New Delhi, Aug. 24: The Nobel Foundation has invited foreign minister Salman Khurshid to its December 10 award ceremony in Stockholm in an unprecedented tribute to Rabindranath Tagore exactly 100 years to the day he won the Nobel Prize in Literature.
Tagore was declared the awardee-designate on November 13, 1913, and the prize was officially conferred on him on December 10 that year.
The Foundation, which has administered the Nobel Prizes since they were first awarded in 1901, has never before invited individual governments or their ministers to the award ceremony the way it has invited India this time.
Traditionally, local missions represent their countries unless a serving government leader, such as US President Barack Obama in 2009, is the recipient of a Nobel.
But the centenary of Tagore’s award, senior Swedish and Indian diplomats have told The Telegraph, was picked for a rare celebration because he was the first non-European to win the Literature Nobel. Tagore was also the first Asian to win any Nobel.
“The Swedish government has endorsed this decision by the Nobel Foundation and we look forward to hosting foreign minister Khurshid in Stockholm this December,” Dag Sjoogren, the first secretary (political) at the Swedish embassy here, told this newspaper. “We are also hoping for a bilateral meeting on the sidelines.”

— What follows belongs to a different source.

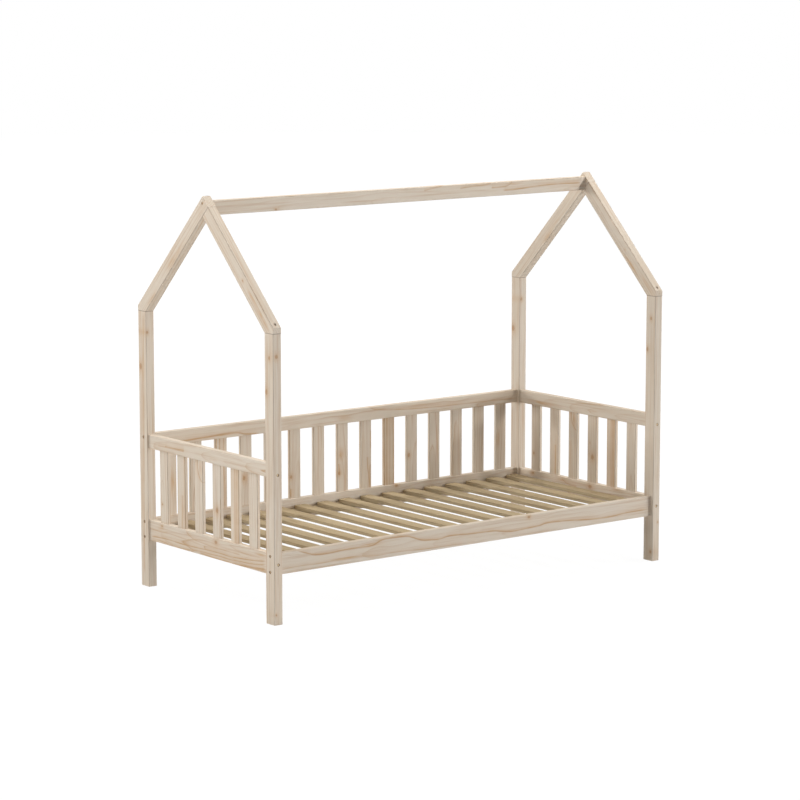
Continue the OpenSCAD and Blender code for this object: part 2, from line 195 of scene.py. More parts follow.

Sweden’s ambassador to India, Harald Sandberg, credited widely by Indian diplomats with helping strengthen bilateral ties during his now year-old tenure, is currently in Stockholm where he will be preparing for Khurshid’s visit.

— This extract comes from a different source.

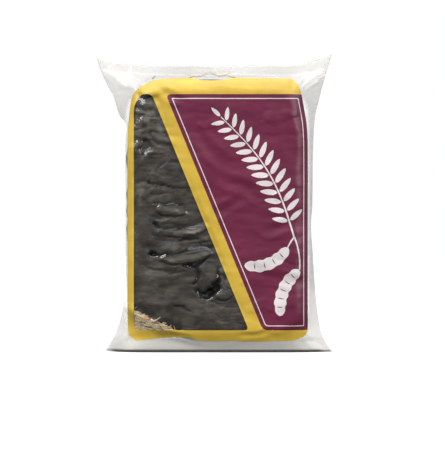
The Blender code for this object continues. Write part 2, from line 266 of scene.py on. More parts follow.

But it isn’t only in Stockholm that Sweden is planning to celebrate the centenary of Tagore’s award.
The embassy here is also tying up with the Calcutta Metro to establish “Nobel Walls” — walls that will serve as tributes to India’s Nobel laureates — at three city stations that boast major footfall and are in neighbourhoods with a Tagore connect.
One of the three Nobel Walls will be made a permanent fixture. The embassy is also setting up similar Nobel Walls at Delhi Metro stations, the officials said.
Tagore, physicists C.V. Raman and Subramanyam Chandrasekhar, geneticist Hargobind Khorana, Mother Teresa, economist Amartya Sen and chemistry Nobel winner Venkatraman Ramakrishnan are the seven Indian Nobel laureates who will be featured on the walls — though some modern historians argue that Indian-origin British author V.S. Naipaul, and India-born British writer Rudyard Kipling and scientist Ronald Ross should also be considered “Indian”.
Sweden will also hold a series of cultural events in Calcutta on October 25 and October 26 coinciding with the announcement of the 2013 Nobel winners.
Swedish Tagore expert Olavi Hemilla, who helped convince the Nobel Foundation in 2005 to replace Tagore’s Nobel medallion that was stolen from Visva-Bharati, and Delhi University professor Radha Chakravarty, who has written on the poet extensively, will speak at a seminar in Calcutta.
A curator from the Nobel Museum in Stockholm will visit the city to deliver a workshop for young conservation enthusiasts. The annual Nobel Memorial Quiz that Sweden holds for school students will be extended to students from Calcutta’s schools for the first time.
In Stockholm, Khurshid will get an opportunity Tagore never did — to actually attend the Nobel award ceremony.
Back in 1913, India was a colony of the British, and it was the British charge d’affaires in Stockholm who accepted Tagore’s medal and citation.
Tagore himself had translated the poems into English in 1912, with an introduction by W.B. Yeats, who won the Nobel for literature a decade after his Indian friend, in 1923.
Tagore, the Nobel citation said, was awarded the prize “because of his profoundly sensitive, fresh and beautiful verse, by which, with consummate skill, he has made his poetic thought, expressed in his own English words, a part of the literature of the West”.
It was the British official who read out Tagore’s telegram to the Swedish Academy, which decides the winner of the Literature Nobel for the Nobel Foundation.
“I beg to convey to the Swedish Academy my grateful appreciation of the breadth of understanding which has brought the distant near, and has made a stranger a brother,” Tagore’s telegram in response to the Academy’s citation read. Tagore received the medal and diploma back in Calcutta from Bengal’s then governor, Lord Carmichael.
Tagore did visit Stockholm in May 1921 to deliver an acceptance speech to the Swedish Academy. He invited Academy members to visit Santiniketan, where he was setting up Visva-Bharati.
“Help us to make this university a common institution for the East and the West. May they give the contribution of their lives and may we all together make it living and representative of the undivided humanity of the world,” Tagore said in that speech.
On December 10 this year, the Nobel Foundation will once again honour the man they first recognised as a symbol of that unity of the East and the West, all of 100 years ago.